--- GIVEN MATERIAL ---
○ ○ ○ ○ ○
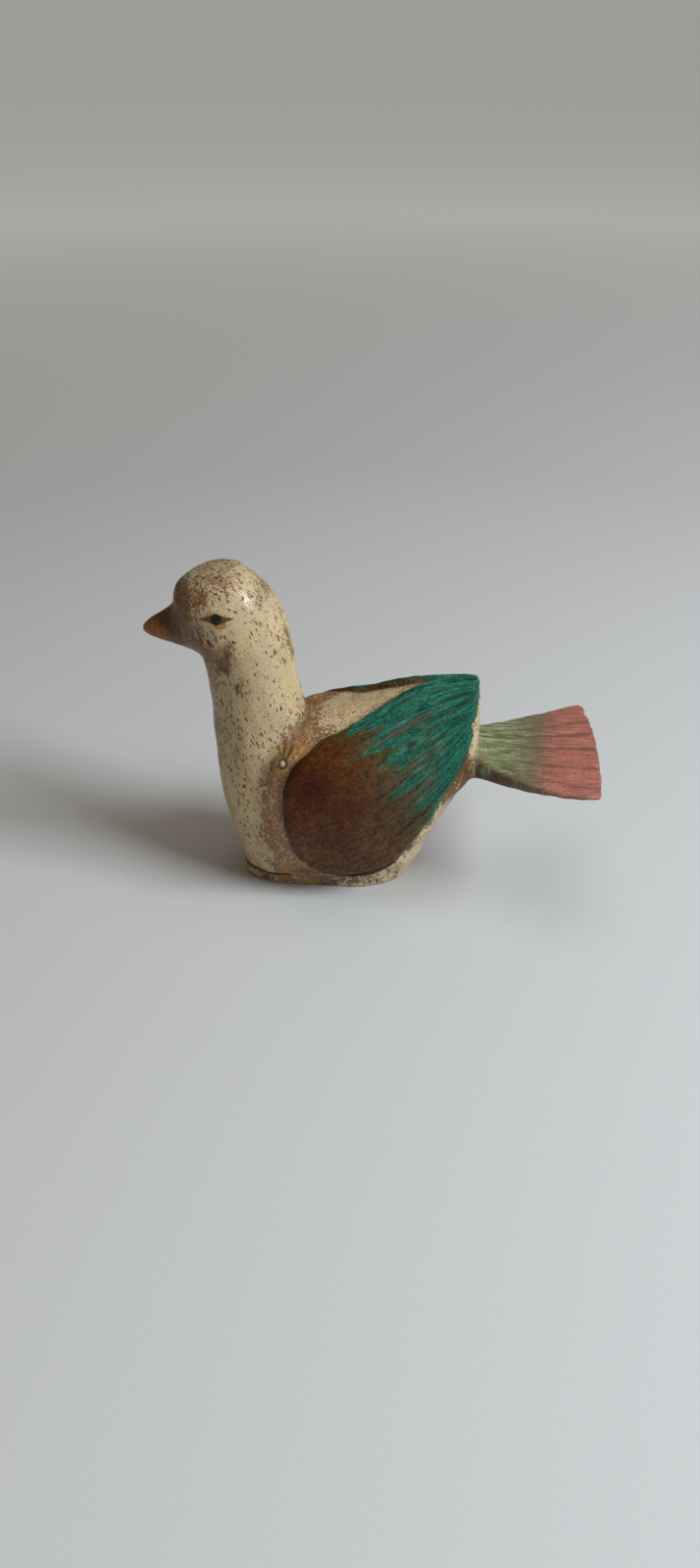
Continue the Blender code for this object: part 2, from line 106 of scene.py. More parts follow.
# ==================================================================== curves and smooth joins
def through(xs, ys, x):
    xs = np.asarray(xs, float)
    ys = np.asarray(ys, float)
    h = np.diff(xs)
    d = np.diff(ys) / h
    m = np.zeros(len(xs))
    for i in range(1, len(xs) - 1):
        if d[i - 1] * d[i] > 0:
            w1, w2 = 2 * h[i] + h[i - 1], h[i] + 2 * h[i - 1]
            m[i] = (w1 + w2) / (w1 / d[i - 1] + w2 / d[i])
    m[0], m[-1] = d[0], d[-1]
    x = np.clip(x, xs[0], xs[-1])
    k = np.clip(np.searchsorted(xs, x, side="right") - 1, 0, len(xs) - 2)
    t = (x - xs[k]) / h[k]
    return (ys[k] * (1 + 2 * t) * (1 - t) ** 2 + m[k] * h[k] * t * (1 - t) ** 2
            + ys[k + 1] * t * t * (3 - 2 * t) + m[k + 1] * h[k] * t * t * (t - 1))


def smooth_outline(points, n):
    P = np.asarray(points, float)
    count = len(P)
    out = []
    for i in range(count):
        p0, p1, p2, p3 = P[i - 1], P[i], P[(i + 1) % count], P[(i + 2) % count]
        a, b, c = (math.sqrt(np.linalg.norm(q)) + 1e-9 for q in (p1 - p0, p2 - p1, p3 - p2))
        m1 = ((p2 - p1) / b - (p2 - p0) / (a + b) + (p1 - p0) / a) * b
        m2 = ((p2 - p1) / b - (p3 - p1) / (b + c) + (p3 - p2) / c) * b
        for k in range(n):
            t = k / n
            out.append(p1 * (1 + 2 * t) * (1 - t) ** 2 + m1 * t * (1 - t) ** 2
                       + p2 * t * t * (3 - 2 * t) + m2 * t * t * (t - 1))
    return np.array(out)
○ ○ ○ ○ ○
--- GIVEN TASK ---
Reproduce the entire listing word for word.

--- ANSWER BELOW ---
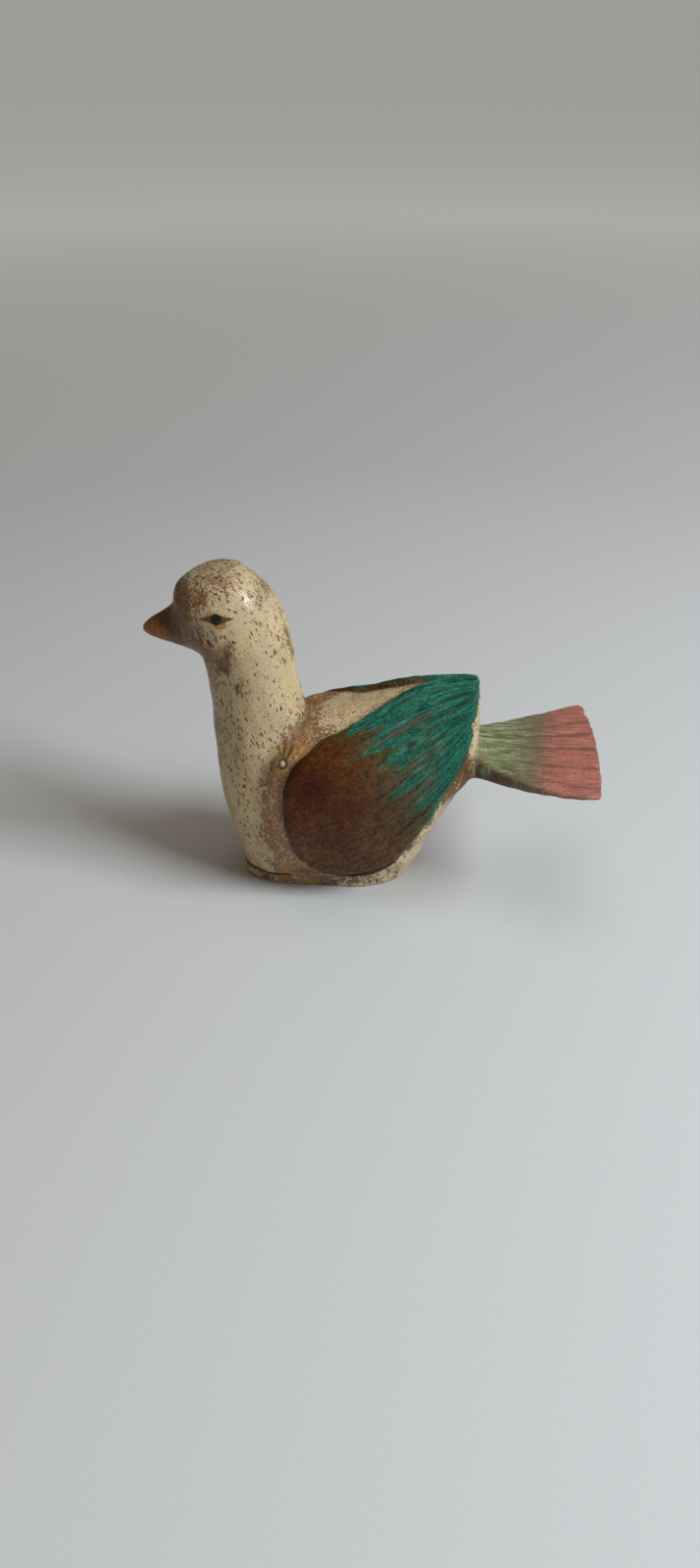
Continue the Blender code for this object: part 2, from line 106 of scene.py. More parts follow.
# ==================================================================== curves and smooth joins
def through(xs, ys, x):
    xs = np.asarray(xs, float)
    ys = np.asarray(ys, float)
    h = np.diff(xs)
    d = np.diff(ys) / h
    m = np.zeros(len(xs))
    for i in range(1, len(xs) - 1):
        if d[i - 1] * d[i] > 0:
            w1, w2 = 2 * h[i] + h[i - 1], h[i] + 2 * h[i - 1]
            m[i] = (w1 + w2) / (w1 / d[i - 1] + w2 / d[i])
    m[0], m[-1] = d[0], d[-1]
    x = np.clip(x, xs[0], xs[-1])
    k = np.clip(np.searchsorted(xs, x, side="right") - 1, 0, len(xs) - 2)
    t = (x - xs[k]) / h[k]
    return (ys[k] * (1 + 2 * t) * (1 - t) ** 2 + m[k] * h[k] * t * (1 - t) ** 2
            + ys[k + 1] * t * t * (3 - 2 * t) + m[k + 1] * h[k] * t * t * (t - 1))


def smooth_outline(points, n):
    P = np.asarray(points, float)
    count = len(P)
    out = []
    for i in range(count):
        p0, p1, p2, p3 = P[i - 1], P[i], P[(i + 1) % count], P[(i + 2) % count]
        a, b, c = (math.sqrt(np.linalg.norm(q)) + 1e-9 for q in (p1 - p0, p2 - p1, p3 - p2))
        m1 = ((p2 - p1) / b - (p2 - p0) / (a + b) + (p1 - p0) / a) * b
        m2 = ((p2 - p1) / b - (p3 - p1) / (b + c) + (p3 - p2) / c) * b
        for k in range(n):
            t = k / n
            out.append(p1 * (1 + 2 * t) * (1 - t) ** 2 + m1 * t * (1 - t) ** 2
                       + p2 * t * t * (3 - 2 * t) + m2 * t * t * (t - 1))
    return np.array(out)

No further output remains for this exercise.